UN COMETA Y UN CRÁTER

La única que escapó a esa maldición fue María Mitchell, titular de una biografía de novela. Familiarizada con las estrellas a fuerza de ver a su padre ajustando los cronómetros de los barcos balleneros que partían de la isla de Nantucket, tras estudiar astronomía se especializó en el estudio del cielo y a los 29 años descubrió un cometa que más tarde recibiría su nombre, al igual que un cráter de la Luna. Viajó por Europa, tuvo el privilegio de pisar el observatorio del Vaticano, vedado hasta entonces a las mujeres, y está considerada la primera gran astrónoma de Estados Unidos, donde también se aprecia su bis feminista. "Peleó por los derechos de las mujeres toda su vida.
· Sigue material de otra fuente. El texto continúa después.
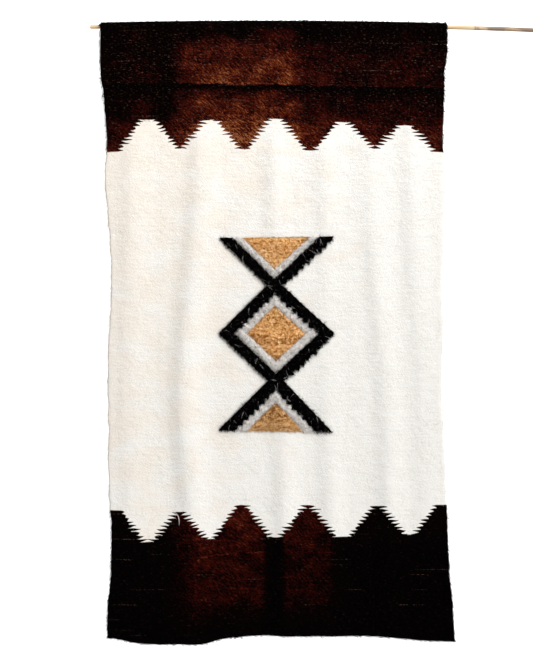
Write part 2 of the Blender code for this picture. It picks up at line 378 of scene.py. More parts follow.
@dataclass(frozen=True)
class DarkEnd:
    """Colour of one dark end: how brown it is above and below its seam, across it and all over.

    A pale thread may run along the seam, and rows of dashes and small flecks of pale hair lie on the dark wool.
    """

    seam: Table
    by_drop: Table
    by_across: Table
    all_over: Table
    line: float = 0.0
    line_width: float = 0.0019
    dash_pitch: float = 0.0131
    stops: Ramp = (
        (0.00, (0.0006, 0.0003, 0.0003)), (0.25, (0.0022, 0.0004, 0.0004)), (0.50, (0.0280, 0.0026, 0.0015)),
        (0.68, (0.0660, 0.0085, 0.0028)), (0.84, (0.1300, 0.0300, 0.0080)), (1.00, (0.2100, 0.0750, 0.0290)),
    )
    ragged: float = 0.012
    wander: float = 2.4
    fleck: Colour = (0.22, 0.13, 0.095)
    flecked: float = 1.0
    dashed: float = 0.42

    def colour(self, tree: Tree, across: Wire, drop: Wire, own: Number) -> Socket:
        """Mix black, brown and rust yarns in the short slanting strokes of a brushed nap.

        Args:
            tree: The material's tree.
            across: The place across the cloth.
            drop: The length of cloth below the cane.
            own: How much lighter or darker this hair is than the cloth round it.

        Returns:
            The colour.
        """
        ragged = (tree.noise(across * 60.0, drop * 60.0, 5.0, 2.0) - 0.5) * self.ragged
        below = drop - across.along(self.seam) + ragged
        wander = tree.noise(across * 7.0, drop * 9.0, 2.0, 2.0) - 0.5
        below = below + (below + 0.03).lowest(0.0) * wander * self.wander
        share = below.along(self.by_drop) * across.along(self.by_across) + drop.along(self.all_over)
        # The strokes slant down to the right by 40 degrees
        along, beside = across * 0.77 + drop * 0.64, drop * 0.77 - across * 0.64
        bend = tree.noise(across * 13.0, drop * 13.0, 7.0, 1.0) * 0.02
        stroke = tree.noise(along * 75.0, (beside + bend) * 270.0, 11.0, 1.0)
        crumb = tree.noise(across * 290.0, drop * 290.0, 13.0, 1.0)
        patch = tree.noise(across * 19.0, drop * 26.0, 17.0, 2.0)
        weft = tree.noise(across * 14.0, drop * 210.0, 19.0, 2.0)
        grain = (stroke - 0.5) * 2.0 + (crumb - 0.5) * 1.5 + (weft - 0.5) * 0.8 + own * 0.8
        amount = share * (patch * 1.7 + 0.13) + grain * (share * 0.8 + 0.10)
        thread = 1.0 - (below.size() / self.line_width).lowest(1.0)
        broken = tree.noise(across * 40.0, 3.0, 23.0, 2.0).step(0.42, 0.55)
        amount = amount + thread * broken * share * (2.0 * self.line)
        # The ramp's colour also holds the painted shade that a table across an end gives, such as a fold's
        # shaded flank.
        wear_and_shade = tree.add("ShaderNodeValToRGB", {"stops": self.stops}, {"Fac": amount}).outputs["Color"]
        row = drop / self.dash_pitch
        kept = tree.noise(across * 9.0, row.rounded() * 7.7, 29.0, 0.0).step(0.66, 0.72)
        torn = tree.noise(across * 330.0, drop * 90.0, 31.0, 1.0).step(0.48, 0.62)
        dash = row.swing().step(0.88, 0.97) * kept * torn * self.dashed
        speck = tree.noise(across * 130.0, drop * 330.0, 37.0, 2.0).step(0.58, 0.80)
        speck = speck * (share * 0.55 + 0.17) * self.flecked
        return tree.blend(dash.highest(speck), wear_and_shade, self.fleck)


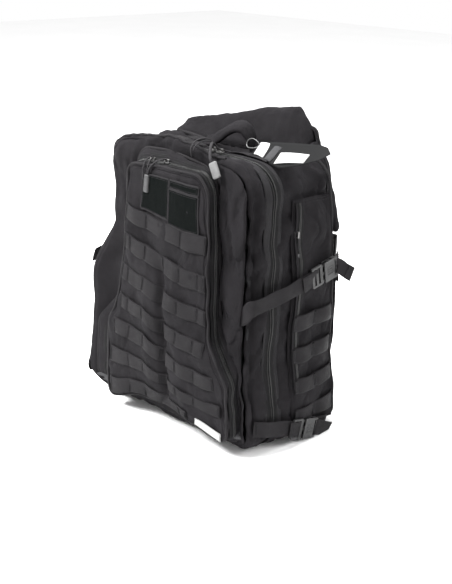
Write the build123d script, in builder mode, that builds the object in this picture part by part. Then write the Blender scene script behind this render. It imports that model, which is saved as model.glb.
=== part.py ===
"""Trauma backpack: a clamshell load-carrying pack in black nylon, as separate sewn and moulded pieces.

+Z is up, -Y is the front (away from the wearer), +X is to the right seen from the front.  The origin is
the middle of the base, on the surface the pack stands on.  Lengths are millimetres.
The pack is a stack of trays along Y: front pocket, lid, main shell, hydration sleeve, pads, shoulder straps.
The pocket and the lid each hinge at their bottom edge, where the zipper stops and the cloth runs through.
"""
from build123d import *
import os
from math import atan2, cos, hypot, radians, sin

os.makedirs("parts", exist_ok=True)

# ------------------------------------------------------------ driving sizes
WEB = 25.4                  # load webbing width, and the gap between rows of the webbing grid
PITCH = 2 * WEB             # row to row
MAIN_HALF_W = 157.0         # main shell
MAIN_BOT, MAIN_TOP = 4.0, 442.0
LID_HALF_W = 155.0
Y_FACE = -122.0             # front pocket's face
Y_POCKET_ZIP = -107.0
Y_LID = -92.0               # lid's face
Y_MAIN_ZIP = -48.0
Y_BACK = 92.0               # main shell's back
Y_SLEEVE = 116.0            # hydration sleeve's back
Y_PAD = 130.0               # back pads' face
POCKET_BOT, POCKET_TOP = 18.0, 420.0
TAPE_GAP = 0.3              # half the gap between the two halves of a closed zipper
STRAP_X = 167.4             # inner face of a compression strap on the pack's side
ROW_TOP = 352.0             # top edge of the highest webbing row on the front
SIDE_ROW_TOP = 210.0

MAIN_PTS, MAIN_R = [(-MAIN_HALF_W, MAIN_BOT), (MAIN_HALF_W, MAIN_BOT), (MAIN_HALF_W - 4, MAIN_TOP), (-MAIN_HALF_W + 4, MAIN_TOP)], [26, 26, 58, 58]
LID_PTS, LID_R = [(-LID_HALF_W, MAIN_BOT + 2), (LID_HALF_W, MAIN_BOT + 2), (LID_HALF_W - 4, MAIN_TOP - 2), (-LID_HALF_W + 4, MAIN_TOP - 2)], [26, 26, 58, 58]
POCKET_PTS = [(-134, POCKET_BOT), (134, POCKET_BOT), (137, 140), (98, 215), (84, POCKET_TOP), (-84, POCKET_TOP), (-98, 215), (-137, 140)]
POCKET_R = [18, 18, 50, 60, 26, 26, 60, 50]
MAIN, LID, POCKET = (MAIN_PTS, MAIN_R), (LID_PTS, LID_R), (POCKET_PTS, POCKET_R)


def save(name, shape):
    shape.label = name
    export_step(shape, f"parts/{name}.step")


def facing(y):
    """Plane at y whose local axes are +X and +Z; it extrudes towards the front (-Y)."""
    return Plane(origin=(0, y, 0), x_dir=(1, 0, 0), z_dir=(0, -1, 0))


def sideways(x):
    """Plane at x whose local axes are +Y and +Z; it extrudes towards +X."""
    return Plane(origin=(x, 0, 0), x_dir=(0, 1, 0), z_dir=(1, 0, 0))


def outline(shape, grow=0.0):
    pts, radii = shape
    with BuildLine() as line:
        FilletPolyline(*pts, radius=radii, close=True)
    face = make_face(line.wire(), mode=Mode.PRIVATE)
    return offset(face, amount=grow, kind=Kind.ARC, mode=Mode.PRIVATE) if grow else face


def tray(shape, y_open, y_face, wall):
    """A tray with its floor at y_face and its mouth at y_open."""
    front = y_face < y_open
    with BuildPart() as p:
        with BuildSketch(facing(max(y_open, y_face))):
            add(outline(shape))
        extrude(amount=abs(y_open - y_face))
        with BuildSketch(facing(y_open if front else y_face - wall)):
            add(outline(shape, -wall))
        extrude(amount=abs(y_open - y_face) - wall, mode=Mode.SUBTRACT)
    return p.part


def ring(shape, y_front, y_back, r_in, r_out, z_end):
    """A band round an outline, from r_in to r_out off it, open below z_end."""
    with BuildPart() as p:
        with BuildSketch(facing(y_back)):
            add(outline(shape, r_out))
            add(outline(shape, r_in), mode=Mode.SUBTRACT)
        extrude(amount=y_back - y_front)
        with BuildSketch(Plane.XY.offset(-20)):
            Rectangle(700, 700)
        extrude(amount=z_end + 20, mode=Mode.SUBTRACT)
    return p.part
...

Sus escritos son tan avanzados y modernos que parecen de hoy", señala Delgado.

Otras corrieron peor suerte. Absorbidas por su fascinación por el cielo, la mayoría envejecieron sin compromisos matrimoniales ni crianzas que las apartaran de las estrellas. A algunas se les llegó a perder la pista. Como a Henrietta Swan Leavitt, que años más tarde de abandonar Harvard fue nominada para el premio Nobel. Cuando el cartero dio con su domicilio, la científica llevaba varios años muerta.